Does the "Leica glow" survive scanning and digital printing?

I, like a few others on here, went film to digital and back round to film again. Granted, that was kind of by necessity because my digital gear got jacked while I was in Brazil. I think creatively, losing my fancy digital SLR was one of the better things to happen to me. I had brought a "backup" canonet with me, and I came to love the thing once I actually spent some time with it. Since then, I haven't looked back. I think the most effective way to maintain lens character is to go with a print and a flatbed.
 
I've literally just made the move back to film, having fallen in love with Tri-X and HP5 (especially when pushed to 2000 in Xtol), and from all the looking through galleries, looking online, buying prints and stuff I've done, I think the 'Leica glow' is a combination of the gorgeous bokeh produced by the Leica lenses and how that bokeh distributes light accross the film. Then the second step is obviously for the film to be developed right, and it's somehow in the grain as well.

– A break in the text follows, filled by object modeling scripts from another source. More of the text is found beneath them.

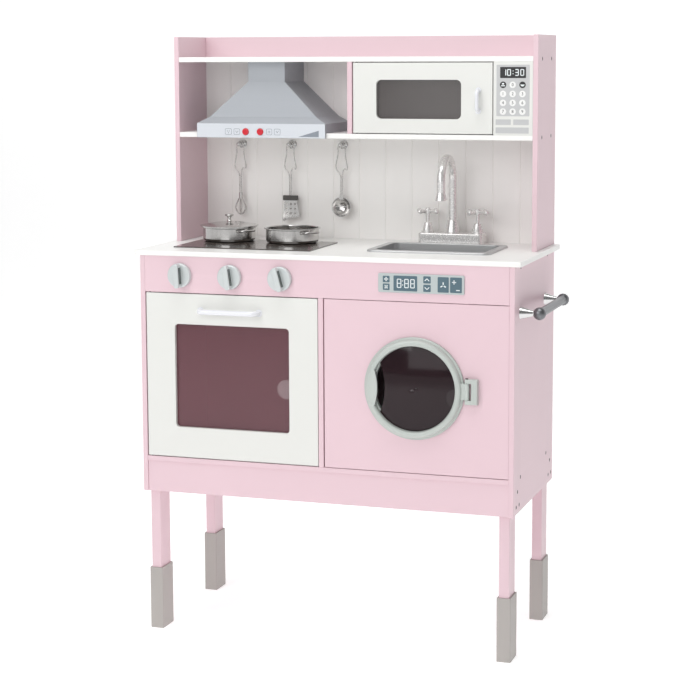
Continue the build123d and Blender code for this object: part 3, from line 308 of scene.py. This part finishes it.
def numerals(name, items, key, body, y):
    """Plain printed numerals; items are (text, x, z, height) in mm, centred."""
    bm = bmesh.new()
    for text, x, z, h in items:
        cu = bpy.data.curves.new("numeral", "FONT")
        cu.body, cu.size, cu.extrude = text, h * MM * 1.35, 0.00006
        cu.align_x, cu.align_y, cu.resolution_u = "CENTER", "CENTER", 3
        ob = bpy.data.objects.new("numeral", cu)
        me = bpy.data.meshes.new_from_object(ob)
        me.transform(Matrix.Translation(at(x, y, z)) @ Matrix.Rotation(math.pi / 2, 4, "X"))
        bm.from_mesh(me)
        bpy.data.meshes.remove(me)
        bpy.data.objects.remove(ob)
        bpy.data.curves.remove(cu)
    return piece(name, bm, key, body)


# ------------------------------------------------------------------ oven and hob display
d_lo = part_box("display_plate")[0]
DISPLAY_Y = (d_lo.y - REAR_Y) / MM  # its front face, mm
TILE, MARK = DISPLAY_Y - 0.25, DISPLAY_Y - 0.4
TILES = [(110.8, 122.9, 646.6, 657.6), (110.8, 122.9, 633.4, 644.4), (129.8, 171.4, 632.6, 658.6),
         (182.0, 195.0, 647.0, 659.0), (182.0, 195.0, 632.6, 644.6), (207.0, 226.4, 632.6, 658.6),
         (228.6, 249.0, 632.6, 658.6)]
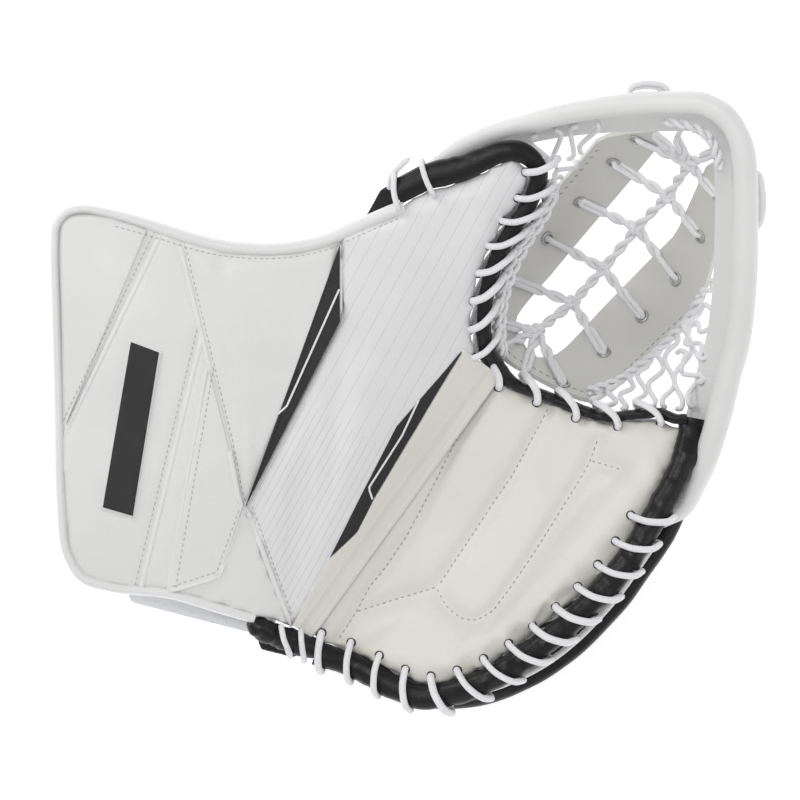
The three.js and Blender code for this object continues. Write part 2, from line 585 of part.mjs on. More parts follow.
// ---------------------------------------------------------------- rim and web
const beadPlan = BEAD_ROUTE.map(([x, y]) => [x, y]);
const RIM_THUMB_COUNT = 4;          // points of the route on the thumb's end
const RIM_WEB_LAST = 15;
function buildRim() {
  const ease = (t) => BEAD_RADIUS * Math.sin((Math.PI / 2) * Math.min(1, 0.3 + t));
  const thumbEnd = BEAD_ROUTE.slice(0, RIM_THUMB_COUNT);
  add('rim_thumb_end', roll(thumbEnd, ease, 7), whiteLeather);
  const [lastX, lastY, lastZ] = BEAD_ROUTE[RIM_THUMB_COUNT - 1];
  // The gaps let the web's part swing past the ends as the glove closes.
  const start = [lastX + 9, lastY + 2.4, lastZ + 3.2];
  const middle = [start, ...BEAD_ROUTE.slice(RIM_THUMB_COUNT, RIM_WEB_LAST), [184.2, 0, 106.2]];
  add('rim_bead', roll(middle, () => BEAD_RADIUS, 28), whiteLeather);
  const palmEnd = [[182.6, -7.6, 103.8], ...BEAD_ROUTE.slice(RIM_WEB_LAST + 1)];
  add('rim_palm_end', roll(palmEnd, (t) => ease(1 - t) * 0.93, 8), whiteLeather);

  const wallPlan = beadPlan.slice(RIM_THUMB_COUNT, RIM_WEB_LAST);
  const wallZ = BEAD_ROUTE.slice(RIM_THUMB_COUNT, RIM_WEB_LAST).map((point) => point[2]);
  const head = beside(wallPlan, -WALL_TOP_INSET);
  const foot = beside(wallPlan, -WALL_FOOT_INSET);
  const last = wallPlan.length - 1;
  add('rim_wall', mapped(last, 2, (u, v, w) => {
    const i = Math.round(u * last);
    const x = THREE.MathUtils.lerp(head[i][0], foot[i][0], v);
    const y = THREE.MathUtils.lerp(head[i][1], foot[i][1], v);
    const z = wallZ[i] - BEAD_RADIUS - 0.6 - WALL_DEPTH * v;
    const thick = WALL_THICKNESS * w;
    return [x + (beadPlan[i + RIM_THUMB_COUNT][0] - foot[i][0]) * 0.06 * thick, y, z - thick * 1.6];
  }), whiteLeather);
}

const strapOneEyelets = [[136, 150], [124.1, 137.9], [105.8, 116.1], [86.4, 95], [65.2, 70.4]];
const strapTwoEyelets = [[182, 118], [174.5, 95.5], [161.9, 70.9], [142.4, 49.2], [119.5, 28], [95, 9.7]];
const slotOutline = [
  [152.7, 150], [114.4, 104.1], [91.5, 76.6], [67.5, 46.3], [68.6, 40], [72.6, 32.6], [76.6, 26.9], [83.5, 24.6],
  [89.8, 26.3], [95, 29.2], [149.9, 85.8], [160.7, 97.2], [165.3, 107.5], [172, 126.4], [176, 150],
];
const webOutline = [
  [126, 163], [112.8, 147.8], [94.5, 126], [75.1, 104.9], [58, 84], [50.5, 66], [50.5, 48], [55, 34], [63, 23.5],
  [76, 16], [90, 8.5], [104, 2.5], [112, 0.5], [133.3, 14.9], [156.2, 36.1], [175, 56], [187, 80], [190, 115], [187, 145],
];
// Knots of the net that fills the slot, from its top to its base.
const slotKnots = [[166, 136], [155.6, 119], [139, 101.2], [120, 77.5], [101.8, 57.2], [80, 40]];

function webNormal(x, y) {
  const dx = (webTop(x + 1, y) - webTop(x - 1, y)) / 2;
  const dy = (webTop(x, y + 1) - webTop(x, y - 1)) / 2;
  return new THREE.Vector3(-dx, -dy, 1).normalize();
}

/** The end of a lace that goes down through an eyelet. */
function throughEyelet([x, y]) {
  const normal = webNormal(x, y);
  const at = (height) => [x + normal.x * height, y + normal.y * height, webTop(x, y) + normal.z * height];
  return [at(6), at(2.5), at(-STRAP_THICKNESS - 2)];
}

function slotLaces() {
  const lift = 3.5;
  const knot = ([x, y]) => [x, y, webTop(x, y) + lift];
  const laces = [rope(smooth(slotKnots.map(knot), 10))];
  const legs = [];
  strapOneEyelets.forEach((eyelet, i) => legs.push([slotKnots[i], eyelet]));
  legs.push([slotKnots[0], strapTwoEyelets[0]]);
  strapTwoEyelets.slice(1).forEach((eyelet, i) => legs.push([slotKnots[i + 1], eyelet]));
  for (const [from, to] of legs) laces.push(rope([knot(from), ...throughEyelet(to)]));
  return laces;
}

function buildWeb() {
  const steep = (x, y) => 1 / webNormal(x, y).z;
  const strap = sheet(webOutline, webTop, (x, y) => webTop(x, y) - STRAP_THICKNESS * steep(x, y), 14);
  // The strap ends at the foot of the rim wall.
  const wallFoot = beside(beadPlan.slice(2, 17), -WALL_FOOT_INSET - 1.5);
  const inside = prism([...wallFoot, [120, -30], [40, -30], [20, 60], [40, 140]]);
  const holes = [...strapOneEyelets, ...strapTwoEyelets].map(([x, y]) =>
    drill([x, y, webTop(x, y)], webNormal(x, y), EYELET_INNER, 24));
  add('web_strap', cutBy(strap.subtract(prism(slotOutline)).intersect(inside), holes), strapLeather);
  add('slot_net', union(slotLaces()), lace);

  const profile = [
    [EYELET_INNER, 0], [EYELET_OUTER, 0], [EYELET_OUTER, EYELET_HEIGHT], [EYELET_INNER, EYELET_HEIGHT], [EYELET_INNER, 0],
  ].map(([r, z]) => new THREE.Vector2(r, z));
  [...strapOneEyelets, ...strapTwoEyelets].forEach(([x, y], i) => {
    const ring = new THREE.LatheGeometry(profile, 8);
    const normal = webNormal(x, y);
    ring.applyQuaternion(new THREE.Quaternion().setFromUnitVectors(new THREE.Vector3(0, 1, 0), normal));
    const stand = EYELET_STAND_OFF;
    ring.translate(x + normal.x * stand, y + normal.y * stand, webTop(x, y) + normal.z * stand);
    add(`web_eyelet_${String(i + 1).padStart(2, '0')}`, toSolid(ring), metal);
  });
}

// ---------------------------------------------------------------- laces of the rim and the perimeter nets
function buildNets() {
  const topLoop = [[131, 172, 124], [131, 177, 127], [138, 178.2, 131], [149, 177.6, 130], [151, 173, 125]];
  add('rim_lace_top', rope(smooth(topLoop, 12)), lace);
  const sideLoop = [[200, 128, 126], [204.6, 126, 130], [205, 113, 131], [204.8, 101, 128], [200, 99, 123]];
  add('rim_lace_side', rope(smooth(sideLoop, 12)), lace);

  // Thumb net: zigzag between the thumb's pocket edge and the web's strap.
  const thumbStops = spread(beside(thumbPocketEdge, BINDING_WIDTH + 2 + 3 * LACE_RADIUS), 9);
  const strapStops = spread([[96, 132], [72, 105.5], [54.5, 84], [47, 66], [47, 46]], 9);
  const zigzag = [];
  thumbStops.forEach(([x, y], i) => {
    zigzag.push([x - 0.5, y, thumbFace(x, y) - 12]);
    zigzag.push([...strapStops[i], webTop(...strapStops[i]) + 10]);
  });
  add('thumb_net', rope(smooth(zigzag, 51)), lace);

  // Palm net: zigzag between the palm's pocket edge and the strap's outer edge.
  const palmStops = spread([[96, 15], [113, 9], [131, 6], [148, 5], [163, 1]], 8);
  const outerStops = spread([[112, -1], [136, 12], [159, 33.5], [174, 50], [176, 62]], 8);
  const weave = [];
  palmStops.forEach(([x, y], i) => {
    weave.push([x, y - 23 + 12 * LACE_RADIUS, palmFace(x, y) - 4 - 2 * LACE_RADIUS]);
    weave.push([outerStops[i][0] + 2.5, outerStops[i][1] - 2.5, webTop(...outerStops[i]) + 14]);
  });
  add('palm_net', rope(smooth(weave, 45)), lace);

  const half = FOLD_GAP - 1;
  const gusset = [foldPoint(8, -half), foldPoint(178, -half), foldPoint(178, half), foldPoint(8, half)];
  add('break_gusset', sheet(gusset, () => FOLD_Z - 1, () => FOLD_Z - 4, 60), palmLeather);
}

buildCuff();
buildWrist();
buildThumb();
buildPalm();
buildRim();
buildWeb();
buildNets();

// The origin is under the middle of the whole glove, on the surface it lies on.
const extent = new THREE.Box3().setFromObject(glove);
glove.position.set(-(extent.min.x + extent.max.x) / 2, -(extent.min.y + extent.max.y) / 2, -extent.min.z);

export default glove;
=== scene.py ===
# %% [markdown]
# # A goalkeeper's catch glove
# The glove lies on its back with the palm up, on a pale floor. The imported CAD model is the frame:
# it says where every piece is and which body it moves with. The looks are made around it here.
# Most of the glove is padded leather, so the boards are inflated like cushions, the edges are
# rolled bindings, and the pocket is hung on laces.

# %% Load the frame and keep its size
import json
import math
import bpy
import bmesh
import numpy as np
from mathutils import Matrix, Vector, noise
from mathutils.bvhtree import BVHTree

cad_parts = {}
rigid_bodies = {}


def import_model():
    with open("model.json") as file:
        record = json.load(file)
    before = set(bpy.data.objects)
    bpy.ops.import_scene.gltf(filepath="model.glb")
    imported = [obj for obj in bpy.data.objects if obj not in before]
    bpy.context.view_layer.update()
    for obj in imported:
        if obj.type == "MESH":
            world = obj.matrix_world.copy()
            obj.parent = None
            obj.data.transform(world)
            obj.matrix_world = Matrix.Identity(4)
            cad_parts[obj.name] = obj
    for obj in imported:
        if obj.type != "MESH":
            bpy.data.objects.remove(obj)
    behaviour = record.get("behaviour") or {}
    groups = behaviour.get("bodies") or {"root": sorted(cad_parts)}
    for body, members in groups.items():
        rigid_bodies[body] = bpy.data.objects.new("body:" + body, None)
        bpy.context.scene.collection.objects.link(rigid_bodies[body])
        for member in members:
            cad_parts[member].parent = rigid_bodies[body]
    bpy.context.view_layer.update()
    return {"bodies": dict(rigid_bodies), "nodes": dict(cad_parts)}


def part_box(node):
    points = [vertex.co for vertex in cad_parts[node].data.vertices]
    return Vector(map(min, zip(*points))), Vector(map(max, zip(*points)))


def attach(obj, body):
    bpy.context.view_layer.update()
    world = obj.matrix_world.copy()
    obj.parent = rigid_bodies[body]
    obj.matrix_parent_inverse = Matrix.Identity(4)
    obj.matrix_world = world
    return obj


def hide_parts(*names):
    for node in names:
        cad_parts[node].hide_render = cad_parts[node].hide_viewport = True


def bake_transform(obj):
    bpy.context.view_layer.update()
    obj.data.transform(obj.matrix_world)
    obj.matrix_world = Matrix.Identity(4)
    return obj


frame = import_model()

print("bodies:", ", ".join(frame["bodies"]))

# %% [markdown]
# ## The glove's own directions
# The pattern of a glove is drawn flat, in millimetres, so every outline below is too. One line
# of the pattern matters most: the fold that runs from the heel to the base of the pocket. Each
# board's height depends on how far a point is along that fold and across it.

# %% Millimetres on the pattern, metres in the scene
pad_low, pad_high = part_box("wrist_back_pad")
PAD_MIDDLE = (-115.0, -16.0)
SHIFT_X = (pad_low[0] + pad_high[0]) * 500 - PAD_MIDDLE[0]
SHIFT_Y = (pad_low[1] + pad_high[1]) * 500 - PAD_MIDDLE[1]
HEEL = np.array((-57.0, -134.0))
POCKET_BASE = np.array((51.5, 16.0))
FOLD_LENGTH = float(np.linalg.norm(POCKET_BASE - HEEL))
FOLD = (POCKET_BASE - HEEL) / FOLD_LENGTH
FOLD_Z = 79.0


def place(x, y, z):
    return Vector(((x + SHIFT_X) / 1000, (y + SHIFT_Y) / 1000, z / 1000))


def along(x, y):
    return FOLD[0] * (x - HEEL[0]) + FOLD[1] * (y - HEEL[1])


def across(x, y):
    return FOLD[1] * (x - HEEL[0]) - FOLD[0] * (y - HEEL[1])


def on_fold(v, u):
    return (HEEL[0] + FOLD[0] * v + FOLD[1] * u, HEEL[1] + FOLD[1] * v - FOLD[0] * u)


print("pattern's shift, mm:", round(SHIFT_X, 3), round(SHIFT_Y, 3))


# %% The three faces: thumb, palm and pocket
def thumb_face(x, y):
    rise = 38 * (1 - math.exp(-max(0, -across(x, y)) / 45))
    return FOLD_Z + rise + 0.17 * max(0, along(x, y) - FOLD_LENGTH)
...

I don't think that the Leica Glow will quite translate to the M8 because the M8 will produce noise where grain is needed and Noise isn't beautiful, whereas grain is gorgeous (well... Tri-X grain is, Kodak Gold grain is... I tried it out as an experiment.... I wanted to cry it was so ugly)

Scanning can reproduce the Leica glow, however the problem that there is no way to tell how other people's mointors are calibrated - so different mointors will retain or destroy that glow. Old style 'softer' monitors which aren't flat screens actually help reproduce the glow better. Also the black on it them are blacker and a nicer smoother contrast....

But I wouldn't rely on digital to reproduce the Leica glow - it happens pre-production, not in post production. The print can also be made to glow (or not if poorly printed) if it's 'right'. It's a balance between those two things that will give you 'the glow'.

I feel like a nerd now. I'd say 'I need a girlfriend' but somehow I have one. I'll scare her off soon enough.
 
:bang: :bang: :bang: :bang: :bang:

i need to take a break from this site! more crazy theories like this and i'll pop a blood vessel. 😱
 
A little off topic , but I started a thread similar to this at the Photonet Leica forum and almost got abused to death. (A few real arrogant tossers post there.)

In my case I was pointing out that you can now buy filters that emulate different film types for contrast etc and in any case can do this "by hand" as it were (ie by using three or four filters in succession to tune a photo to a specific "looK".

For example recently I was scanning an old B/W shot of mine from the late 1990s of the English Houses of Parliament. Shot with a Nikon if I recall correctly. It was a little too contrasty for my liking (it was a bright sunny summer day) so I used the curves tool to drop the contrast and brightness in a specific way that those who use Photoshop will understand. Damn me if suddenly this shot did not look a little like a shot taken with my 1950s dual range summicron - sharp and quite low contrast. I never experimented more wiht this shot, being happy with it but to me it was more confirmation of the possibilities.

There are even "glow" fliters that work to varying degrees and if applied with case will give something of a soft glow of the sort given by old glass in the gughlight areas.

My proposition at the time was that it may not be too long before it would be possible to buy filters that deliberately set out to emulate the appearance of specific Leica glass. (OK not perfectly perhaps but those who have never played with Photoshopping images you would be shocked at the srot of things you can get up to.)

And why not? I love my Leica lenses and the look they provide but not everyone can afford to actually buy Leica.